Reproduce only the lines from the one containing "const cairn = new" through the one containing "imported = [obj", exactly as written and with both ends included.

Entries with model source code

══════════════════════════════

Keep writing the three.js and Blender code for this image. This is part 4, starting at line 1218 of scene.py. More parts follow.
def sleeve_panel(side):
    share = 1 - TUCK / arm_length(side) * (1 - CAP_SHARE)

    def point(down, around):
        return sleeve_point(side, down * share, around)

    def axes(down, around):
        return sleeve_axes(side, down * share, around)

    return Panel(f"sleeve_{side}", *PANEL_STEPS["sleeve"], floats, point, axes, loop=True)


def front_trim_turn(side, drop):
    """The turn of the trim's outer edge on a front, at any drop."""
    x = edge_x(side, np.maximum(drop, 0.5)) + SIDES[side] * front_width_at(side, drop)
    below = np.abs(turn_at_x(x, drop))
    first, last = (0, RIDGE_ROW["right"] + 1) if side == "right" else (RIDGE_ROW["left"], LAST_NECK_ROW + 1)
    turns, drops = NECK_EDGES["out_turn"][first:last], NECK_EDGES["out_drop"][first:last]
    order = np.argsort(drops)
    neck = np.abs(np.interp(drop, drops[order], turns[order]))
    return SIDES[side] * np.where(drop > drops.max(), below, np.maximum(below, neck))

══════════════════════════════

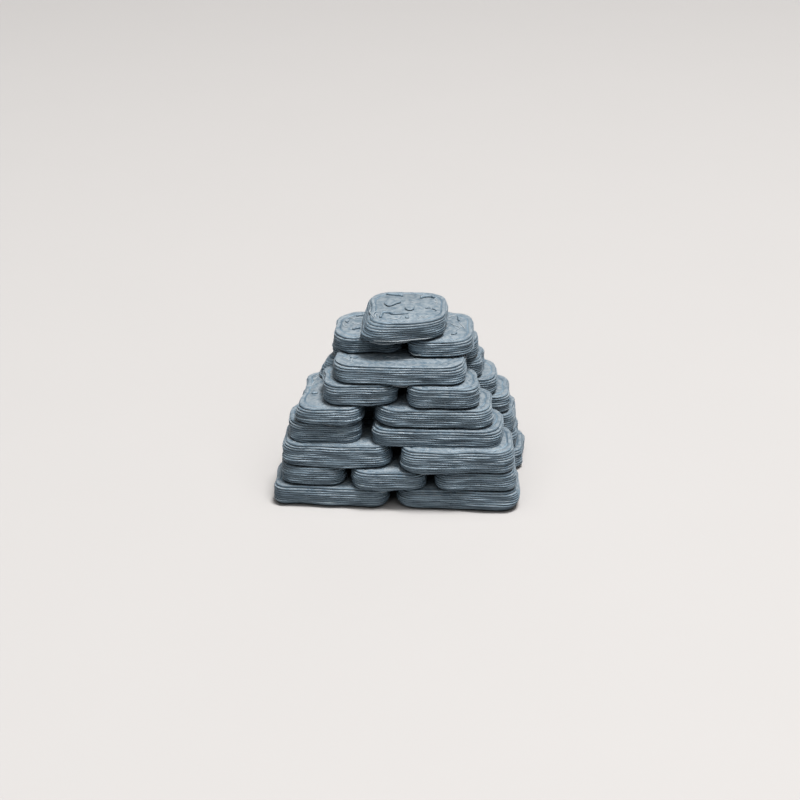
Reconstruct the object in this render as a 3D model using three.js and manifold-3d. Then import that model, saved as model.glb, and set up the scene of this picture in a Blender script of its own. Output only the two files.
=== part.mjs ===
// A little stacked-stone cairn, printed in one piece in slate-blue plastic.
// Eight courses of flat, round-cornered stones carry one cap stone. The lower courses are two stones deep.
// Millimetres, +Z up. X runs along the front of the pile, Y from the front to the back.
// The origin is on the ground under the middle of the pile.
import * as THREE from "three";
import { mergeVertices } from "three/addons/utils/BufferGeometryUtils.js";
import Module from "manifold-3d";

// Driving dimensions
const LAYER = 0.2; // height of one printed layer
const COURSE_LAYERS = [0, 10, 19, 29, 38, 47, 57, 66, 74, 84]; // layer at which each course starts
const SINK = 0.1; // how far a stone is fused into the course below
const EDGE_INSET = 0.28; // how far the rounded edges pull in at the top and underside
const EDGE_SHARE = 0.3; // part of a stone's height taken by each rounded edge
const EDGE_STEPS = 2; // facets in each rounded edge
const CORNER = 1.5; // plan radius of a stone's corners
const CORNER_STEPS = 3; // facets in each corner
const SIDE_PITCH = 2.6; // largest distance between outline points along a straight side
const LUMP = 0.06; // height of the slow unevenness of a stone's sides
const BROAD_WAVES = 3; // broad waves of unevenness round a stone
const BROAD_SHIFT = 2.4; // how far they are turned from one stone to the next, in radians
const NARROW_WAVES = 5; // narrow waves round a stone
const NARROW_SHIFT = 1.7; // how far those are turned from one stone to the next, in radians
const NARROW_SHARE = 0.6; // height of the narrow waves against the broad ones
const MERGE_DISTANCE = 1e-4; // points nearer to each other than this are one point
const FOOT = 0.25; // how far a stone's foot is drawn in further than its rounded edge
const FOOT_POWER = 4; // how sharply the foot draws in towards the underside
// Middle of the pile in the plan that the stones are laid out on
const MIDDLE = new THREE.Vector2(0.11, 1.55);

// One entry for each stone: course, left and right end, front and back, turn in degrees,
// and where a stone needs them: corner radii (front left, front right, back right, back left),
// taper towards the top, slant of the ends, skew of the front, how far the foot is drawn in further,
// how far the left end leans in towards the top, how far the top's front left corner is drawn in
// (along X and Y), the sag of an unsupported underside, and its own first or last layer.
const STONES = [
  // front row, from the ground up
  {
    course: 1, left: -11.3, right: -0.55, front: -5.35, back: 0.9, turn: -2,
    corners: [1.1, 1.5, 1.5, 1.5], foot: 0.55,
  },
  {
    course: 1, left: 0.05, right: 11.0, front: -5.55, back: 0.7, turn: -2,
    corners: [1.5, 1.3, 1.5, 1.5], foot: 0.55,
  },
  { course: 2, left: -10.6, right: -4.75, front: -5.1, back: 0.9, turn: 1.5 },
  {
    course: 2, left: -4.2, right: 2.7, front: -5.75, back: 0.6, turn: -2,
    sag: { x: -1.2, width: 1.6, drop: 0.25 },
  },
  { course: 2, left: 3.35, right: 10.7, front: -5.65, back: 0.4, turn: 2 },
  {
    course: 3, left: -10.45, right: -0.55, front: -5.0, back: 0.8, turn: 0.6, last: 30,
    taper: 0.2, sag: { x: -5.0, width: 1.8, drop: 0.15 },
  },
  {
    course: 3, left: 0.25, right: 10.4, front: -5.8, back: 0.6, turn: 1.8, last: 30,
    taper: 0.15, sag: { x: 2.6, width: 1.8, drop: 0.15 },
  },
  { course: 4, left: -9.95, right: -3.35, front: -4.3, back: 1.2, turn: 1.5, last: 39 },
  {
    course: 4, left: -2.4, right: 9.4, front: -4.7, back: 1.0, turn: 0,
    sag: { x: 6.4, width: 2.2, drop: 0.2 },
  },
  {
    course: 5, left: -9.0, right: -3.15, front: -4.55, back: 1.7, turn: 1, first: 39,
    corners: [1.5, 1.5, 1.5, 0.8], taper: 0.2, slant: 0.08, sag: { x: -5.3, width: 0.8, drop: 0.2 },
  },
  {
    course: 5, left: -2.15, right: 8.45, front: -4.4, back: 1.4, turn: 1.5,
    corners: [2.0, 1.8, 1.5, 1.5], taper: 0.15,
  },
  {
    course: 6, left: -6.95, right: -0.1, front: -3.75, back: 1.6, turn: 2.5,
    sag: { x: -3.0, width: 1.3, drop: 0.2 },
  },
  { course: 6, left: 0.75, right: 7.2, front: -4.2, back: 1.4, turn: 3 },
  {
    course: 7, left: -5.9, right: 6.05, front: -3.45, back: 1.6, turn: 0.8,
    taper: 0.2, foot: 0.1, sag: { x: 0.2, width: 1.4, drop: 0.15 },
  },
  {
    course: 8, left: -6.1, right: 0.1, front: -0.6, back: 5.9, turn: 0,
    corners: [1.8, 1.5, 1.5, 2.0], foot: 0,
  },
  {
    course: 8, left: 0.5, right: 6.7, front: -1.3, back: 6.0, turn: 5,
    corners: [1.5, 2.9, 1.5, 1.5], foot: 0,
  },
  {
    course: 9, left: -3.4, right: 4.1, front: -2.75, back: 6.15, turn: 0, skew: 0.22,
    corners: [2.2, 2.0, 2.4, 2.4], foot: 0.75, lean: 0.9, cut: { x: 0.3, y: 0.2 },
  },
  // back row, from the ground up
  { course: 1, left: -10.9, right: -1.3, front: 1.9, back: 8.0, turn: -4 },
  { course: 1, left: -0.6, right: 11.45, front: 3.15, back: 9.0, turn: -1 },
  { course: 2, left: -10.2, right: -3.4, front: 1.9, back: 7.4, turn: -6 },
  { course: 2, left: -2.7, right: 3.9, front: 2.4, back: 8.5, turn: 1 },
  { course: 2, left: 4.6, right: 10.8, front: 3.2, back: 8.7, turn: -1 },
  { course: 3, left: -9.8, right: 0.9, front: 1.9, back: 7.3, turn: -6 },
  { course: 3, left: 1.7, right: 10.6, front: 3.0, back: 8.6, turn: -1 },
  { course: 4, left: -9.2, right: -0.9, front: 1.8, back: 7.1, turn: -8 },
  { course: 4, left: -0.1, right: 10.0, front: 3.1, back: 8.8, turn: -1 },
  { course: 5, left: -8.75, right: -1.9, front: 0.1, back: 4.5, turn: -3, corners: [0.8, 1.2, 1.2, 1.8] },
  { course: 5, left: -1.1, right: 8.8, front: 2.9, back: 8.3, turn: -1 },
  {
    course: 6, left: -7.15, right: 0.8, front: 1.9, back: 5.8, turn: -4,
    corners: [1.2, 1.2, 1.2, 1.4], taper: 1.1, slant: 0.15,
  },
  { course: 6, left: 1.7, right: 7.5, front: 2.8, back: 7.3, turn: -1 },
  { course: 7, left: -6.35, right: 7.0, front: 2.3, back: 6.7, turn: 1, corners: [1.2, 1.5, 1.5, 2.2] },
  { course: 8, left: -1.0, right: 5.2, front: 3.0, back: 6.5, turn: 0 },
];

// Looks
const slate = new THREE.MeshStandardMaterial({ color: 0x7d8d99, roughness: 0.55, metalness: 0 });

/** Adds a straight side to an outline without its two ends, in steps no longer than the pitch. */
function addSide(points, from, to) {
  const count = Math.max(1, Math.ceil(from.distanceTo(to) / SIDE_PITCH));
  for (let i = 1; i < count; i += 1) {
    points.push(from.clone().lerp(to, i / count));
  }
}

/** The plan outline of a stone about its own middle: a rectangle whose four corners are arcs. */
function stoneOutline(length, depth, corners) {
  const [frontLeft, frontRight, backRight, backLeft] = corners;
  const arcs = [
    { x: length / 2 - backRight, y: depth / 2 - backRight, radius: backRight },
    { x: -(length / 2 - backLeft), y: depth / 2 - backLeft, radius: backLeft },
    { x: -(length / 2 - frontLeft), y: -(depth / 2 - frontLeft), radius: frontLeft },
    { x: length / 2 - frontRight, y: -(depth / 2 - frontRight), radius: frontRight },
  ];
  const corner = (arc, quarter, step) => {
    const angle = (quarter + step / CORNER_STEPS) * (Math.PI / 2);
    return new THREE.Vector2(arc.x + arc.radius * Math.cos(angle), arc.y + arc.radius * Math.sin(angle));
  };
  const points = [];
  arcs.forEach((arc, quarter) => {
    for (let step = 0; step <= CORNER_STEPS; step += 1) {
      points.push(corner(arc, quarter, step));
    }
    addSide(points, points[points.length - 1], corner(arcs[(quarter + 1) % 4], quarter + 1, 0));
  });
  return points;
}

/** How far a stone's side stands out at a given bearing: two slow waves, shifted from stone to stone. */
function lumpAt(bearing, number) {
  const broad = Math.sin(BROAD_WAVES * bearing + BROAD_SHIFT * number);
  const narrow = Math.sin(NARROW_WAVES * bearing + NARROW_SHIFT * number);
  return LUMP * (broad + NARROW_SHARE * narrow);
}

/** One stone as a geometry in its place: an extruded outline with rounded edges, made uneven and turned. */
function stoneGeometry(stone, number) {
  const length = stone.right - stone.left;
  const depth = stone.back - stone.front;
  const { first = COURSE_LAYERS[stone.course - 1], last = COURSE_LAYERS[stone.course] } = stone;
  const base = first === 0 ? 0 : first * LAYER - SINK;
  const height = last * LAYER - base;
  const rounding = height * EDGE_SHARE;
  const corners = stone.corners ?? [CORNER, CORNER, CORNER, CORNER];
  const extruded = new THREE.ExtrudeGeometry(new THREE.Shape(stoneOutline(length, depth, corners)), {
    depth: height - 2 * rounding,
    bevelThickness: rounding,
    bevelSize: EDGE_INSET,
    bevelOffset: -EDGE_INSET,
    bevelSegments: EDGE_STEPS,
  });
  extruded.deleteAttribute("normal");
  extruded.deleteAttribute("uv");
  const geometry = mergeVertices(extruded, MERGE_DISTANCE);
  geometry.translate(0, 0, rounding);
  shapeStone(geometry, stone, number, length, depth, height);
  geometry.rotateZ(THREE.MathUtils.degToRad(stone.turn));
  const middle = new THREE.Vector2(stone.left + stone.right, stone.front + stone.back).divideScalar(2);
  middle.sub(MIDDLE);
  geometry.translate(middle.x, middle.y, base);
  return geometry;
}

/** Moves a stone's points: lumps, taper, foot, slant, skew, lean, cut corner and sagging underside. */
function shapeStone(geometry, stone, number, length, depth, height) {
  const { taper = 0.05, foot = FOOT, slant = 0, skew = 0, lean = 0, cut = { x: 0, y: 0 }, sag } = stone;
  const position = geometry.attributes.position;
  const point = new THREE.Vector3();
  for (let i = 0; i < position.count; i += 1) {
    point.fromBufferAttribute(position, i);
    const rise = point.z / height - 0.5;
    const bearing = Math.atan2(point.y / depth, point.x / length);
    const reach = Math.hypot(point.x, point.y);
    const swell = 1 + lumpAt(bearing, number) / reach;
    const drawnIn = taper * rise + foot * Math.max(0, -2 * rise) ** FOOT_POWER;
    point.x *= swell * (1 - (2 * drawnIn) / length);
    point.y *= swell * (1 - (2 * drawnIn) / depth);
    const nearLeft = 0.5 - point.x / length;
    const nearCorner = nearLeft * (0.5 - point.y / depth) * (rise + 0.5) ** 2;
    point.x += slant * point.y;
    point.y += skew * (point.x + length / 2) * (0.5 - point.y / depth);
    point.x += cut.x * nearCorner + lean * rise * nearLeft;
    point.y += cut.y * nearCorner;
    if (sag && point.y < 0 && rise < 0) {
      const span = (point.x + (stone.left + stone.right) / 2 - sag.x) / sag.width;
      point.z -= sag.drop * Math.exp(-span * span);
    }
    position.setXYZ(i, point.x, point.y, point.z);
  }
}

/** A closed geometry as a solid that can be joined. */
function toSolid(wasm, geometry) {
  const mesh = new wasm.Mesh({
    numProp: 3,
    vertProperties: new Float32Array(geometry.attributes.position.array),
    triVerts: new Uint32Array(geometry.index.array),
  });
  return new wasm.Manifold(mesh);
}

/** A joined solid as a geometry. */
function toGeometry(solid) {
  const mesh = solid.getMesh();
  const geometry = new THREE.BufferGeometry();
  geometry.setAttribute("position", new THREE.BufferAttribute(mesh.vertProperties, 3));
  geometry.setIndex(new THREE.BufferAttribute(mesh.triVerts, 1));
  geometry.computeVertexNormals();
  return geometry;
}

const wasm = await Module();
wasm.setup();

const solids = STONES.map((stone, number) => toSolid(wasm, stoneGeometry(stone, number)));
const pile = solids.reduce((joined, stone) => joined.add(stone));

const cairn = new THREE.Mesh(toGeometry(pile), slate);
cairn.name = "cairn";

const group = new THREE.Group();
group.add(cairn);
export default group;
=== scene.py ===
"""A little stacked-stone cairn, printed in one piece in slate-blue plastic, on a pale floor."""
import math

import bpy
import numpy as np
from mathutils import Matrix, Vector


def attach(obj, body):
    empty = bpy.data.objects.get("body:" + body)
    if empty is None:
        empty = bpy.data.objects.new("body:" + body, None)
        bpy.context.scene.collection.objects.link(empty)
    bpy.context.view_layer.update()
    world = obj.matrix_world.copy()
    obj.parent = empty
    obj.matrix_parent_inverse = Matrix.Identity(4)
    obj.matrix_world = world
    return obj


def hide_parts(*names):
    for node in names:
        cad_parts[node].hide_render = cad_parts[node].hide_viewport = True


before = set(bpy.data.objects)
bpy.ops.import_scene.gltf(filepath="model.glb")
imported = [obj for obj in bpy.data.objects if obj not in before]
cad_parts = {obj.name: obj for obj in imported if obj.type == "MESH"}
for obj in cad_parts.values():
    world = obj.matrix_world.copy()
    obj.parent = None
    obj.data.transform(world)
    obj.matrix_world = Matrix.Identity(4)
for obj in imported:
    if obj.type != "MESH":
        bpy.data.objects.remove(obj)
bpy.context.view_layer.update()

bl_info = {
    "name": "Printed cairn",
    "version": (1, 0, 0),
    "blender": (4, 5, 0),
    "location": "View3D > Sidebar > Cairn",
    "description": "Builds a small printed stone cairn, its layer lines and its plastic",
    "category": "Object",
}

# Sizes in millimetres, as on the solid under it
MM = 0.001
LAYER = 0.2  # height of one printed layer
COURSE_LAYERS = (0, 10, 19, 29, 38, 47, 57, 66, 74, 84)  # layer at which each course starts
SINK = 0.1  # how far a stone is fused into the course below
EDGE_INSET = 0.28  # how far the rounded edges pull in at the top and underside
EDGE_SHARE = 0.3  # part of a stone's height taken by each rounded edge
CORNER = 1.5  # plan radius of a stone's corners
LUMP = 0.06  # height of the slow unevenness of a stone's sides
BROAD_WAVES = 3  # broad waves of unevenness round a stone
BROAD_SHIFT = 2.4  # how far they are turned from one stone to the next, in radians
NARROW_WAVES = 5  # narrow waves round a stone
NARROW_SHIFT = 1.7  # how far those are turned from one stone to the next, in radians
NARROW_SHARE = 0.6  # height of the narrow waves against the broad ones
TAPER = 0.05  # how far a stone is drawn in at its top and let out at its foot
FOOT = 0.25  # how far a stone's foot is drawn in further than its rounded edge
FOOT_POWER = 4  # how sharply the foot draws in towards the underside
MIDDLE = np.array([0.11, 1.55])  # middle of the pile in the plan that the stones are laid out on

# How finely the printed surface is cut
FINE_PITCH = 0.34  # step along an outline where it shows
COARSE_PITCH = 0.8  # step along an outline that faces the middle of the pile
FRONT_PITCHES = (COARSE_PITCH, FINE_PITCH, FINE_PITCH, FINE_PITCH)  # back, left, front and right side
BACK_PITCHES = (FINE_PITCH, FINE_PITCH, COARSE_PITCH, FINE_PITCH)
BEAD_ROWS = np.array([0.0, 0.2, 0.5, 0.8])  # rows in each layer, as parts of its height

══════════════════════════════

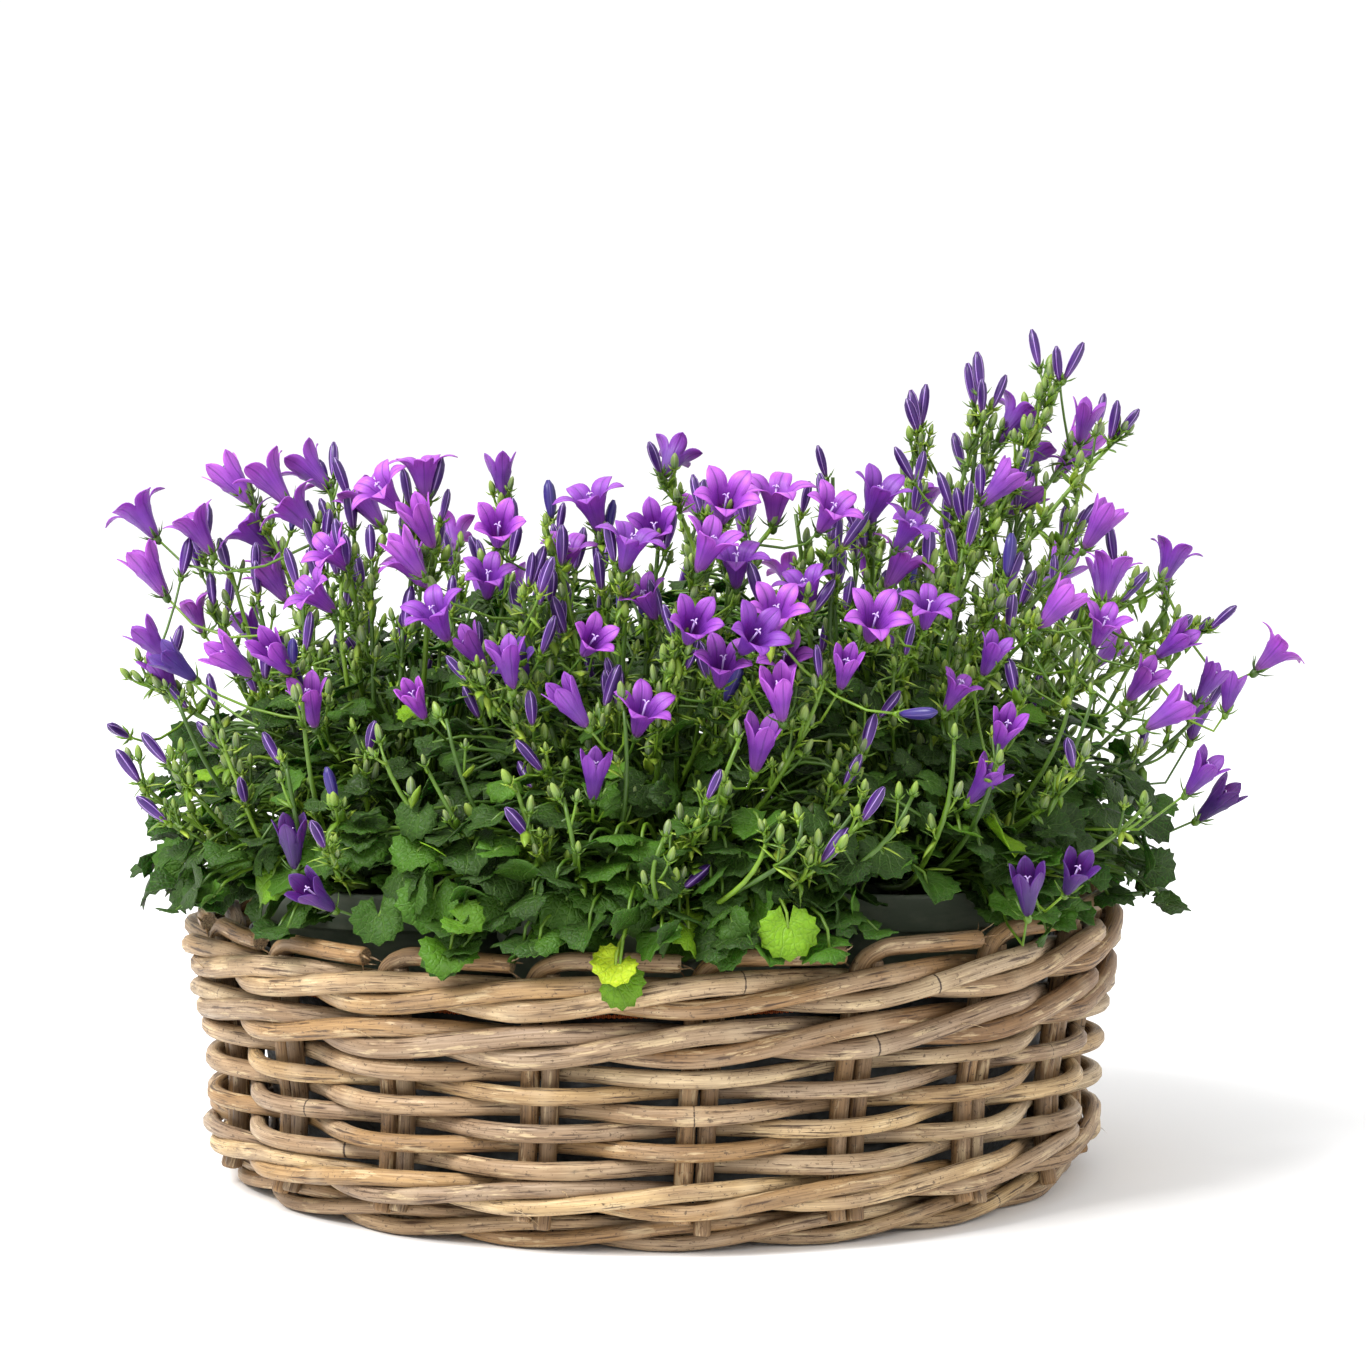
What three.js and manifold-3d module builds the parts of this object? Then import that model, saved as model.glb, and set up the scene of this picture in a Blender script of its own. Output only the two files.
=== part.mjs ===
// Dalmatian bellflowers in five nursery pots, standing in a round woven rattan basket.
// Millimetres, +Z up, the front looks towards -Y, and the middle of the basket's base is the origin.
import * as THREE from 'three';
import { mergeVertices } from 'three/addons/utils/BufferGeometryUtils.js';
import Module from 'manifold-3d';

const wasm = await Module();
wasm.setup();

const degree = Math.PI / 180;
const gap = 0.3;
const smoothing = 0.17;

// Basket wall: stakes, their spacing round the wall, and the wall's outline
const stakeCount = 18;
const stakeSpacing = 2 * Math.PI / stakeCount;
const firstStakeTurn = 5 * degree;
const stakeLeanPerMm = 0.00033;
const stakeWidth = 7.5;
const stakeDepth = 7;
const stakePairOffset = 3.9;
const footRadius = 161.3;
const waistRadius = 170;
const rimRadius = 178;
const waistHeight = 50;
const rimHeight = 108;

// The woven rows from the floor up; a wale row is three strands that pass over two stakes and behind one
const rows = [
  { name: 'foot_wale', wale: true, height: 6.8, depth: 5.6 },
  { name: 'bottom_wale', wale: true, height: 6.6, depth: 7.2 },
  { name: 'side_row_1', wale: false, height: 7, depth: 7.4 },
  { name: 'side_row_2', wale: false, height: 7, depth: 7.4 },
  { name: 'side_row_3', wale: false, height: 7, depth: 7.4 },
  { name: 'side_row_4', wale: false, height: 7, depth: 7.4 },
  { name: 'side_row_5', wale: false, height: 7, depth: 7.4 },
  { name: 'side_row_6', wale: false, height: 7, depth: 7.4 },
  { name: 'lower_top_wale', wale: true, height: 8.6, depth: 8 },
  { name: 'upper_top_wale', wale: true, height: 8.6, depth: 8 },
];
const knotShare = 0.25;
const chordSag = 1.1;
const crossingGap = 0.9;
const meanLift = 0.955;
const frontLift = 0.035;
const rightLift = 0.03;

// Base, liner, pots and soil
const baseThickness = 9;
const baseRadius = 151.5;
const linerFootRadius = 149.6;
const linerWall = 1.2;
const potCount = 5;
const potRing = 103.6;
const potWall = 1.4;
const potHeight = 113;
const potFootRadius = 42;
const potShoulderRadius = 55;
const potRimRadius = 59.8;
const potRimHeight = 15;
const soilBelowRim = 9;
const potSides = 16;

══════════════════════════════

## Reply
const cairn = new THREE.Mesh(toGeometry(pile), slate);
cairn.name = "cairn";

const group = new THREE.Group();
group.add(cairn);
export default group;
=== scene.py ===
"""A little stacked-stone cairn, printed in one piece in slate-blue plastic, on a pale floor."""
import math

import bpy
import numpy as np
from mathutils import Matrix, Vector


def attach(obj, body):
    empty = bpy.data.objects.get("body:" + body)
    if empty is None:
        empty = bpy.data.objects.new("body:" + body, None)
        bpy.context.scene.collection.objects.link(empty)
    bpy.context.view_layer.update()
    world = obj.matrix_world.copy()
    obj.parent = empty
    obj.matrix_parent_inverse = Matrix.Identity(4)
    obj.matrix_world = world
    return obj


def hide_parts(*names):
    for node in names:
        cad_parts[node].hide_render = cad_parts[node].hide_viewport = True


before = set(bpy.data.objects)
bpy.ops.import_scene.gltf(filepath="model.glb")
imported = [obj for obj in bpy.data.objects if obj not in before]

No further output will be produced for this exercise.